Count me, also, among those who strongly support developing a layer of missile defense in space. According to some estimates, the cost could be less than half what MEADS will run. We have the technological know-how: It would almost certainly be based on "brilliant pebbles," space-based interceptors (SBI) the size of watermelons that would be fired into the orbital path of a long-range missile, causing a collision that would destroy the missile.
The president's advisers oppose space-based missile defense. They charge that deploying such a system would "militarize" space. I think they have it exactly backwards: Such a system would be like posting a "Weapons Prohibited" sign in space. It would prevent missiles from passing through space on the way to their intended victims. Isn't that the definition of de-militarizing space?

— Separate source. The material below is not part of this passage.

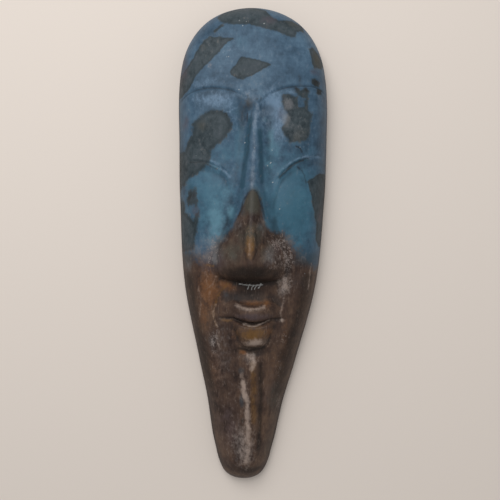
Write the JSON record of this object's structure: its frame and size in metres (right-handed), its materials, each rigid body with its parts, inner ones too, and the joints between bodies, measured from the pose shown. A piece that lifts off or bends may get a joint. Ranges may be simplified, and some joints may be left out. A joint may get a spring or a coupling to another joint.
{
  "type": "ceramic mask",
  "caption": "Long tapering wall mask of painted fired clay, hollow behind, with closed eyes, a ridged nose, small lips and a flat back rim.",
  "frame": {"origin": "middle of the mask's outline, in the plane of the flat back rim that it lies on", "axes": "+Z out of the face, +Y from chin to crown, +X to the right as the face is looked at"},
  "size_m": [0.1585, 0.5, 0.0792],
  "materials": {
    "painted_clay": "satin, cold-painted terracotta: blue above, dark bronze brown below, with worn and scuffed patches"
  },
  "bodies": {
    "root": {"mask": "painted_clay"}
  },
  "joints": []
}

Indeed, the Institute for Defense Analysis (IDA) recently conducted a study and concluded that these concerns — cost, the fear of violating international agreements, and creating space debris (another objection voiced by opponents) — are without merit. The House of Representatives recently passed the National Defense Authorization bill and included a provision that requires the Missile Defense Agency to build on this study by analyzing the operational and technical aspects of developing and deploying SBI. The Senate would be wise to follow suit.
If we don't utilize space to protect lives, do we really think that others — the Iranians, the North Koreans, the Chinese, the Russians — will not eventually develop the means to use space for their own, less benevolent ends?
For national-defense experts, this raises a long list of questions. For the rest of us, it raises just two: Should we use our scientific prowess to develop an effective missile shield to protect ourselves, our allies, and our interests? Or should we leave ourselves voluntarily vulnerable, putting our faith in MAD? One more question: Is this really such a hard call?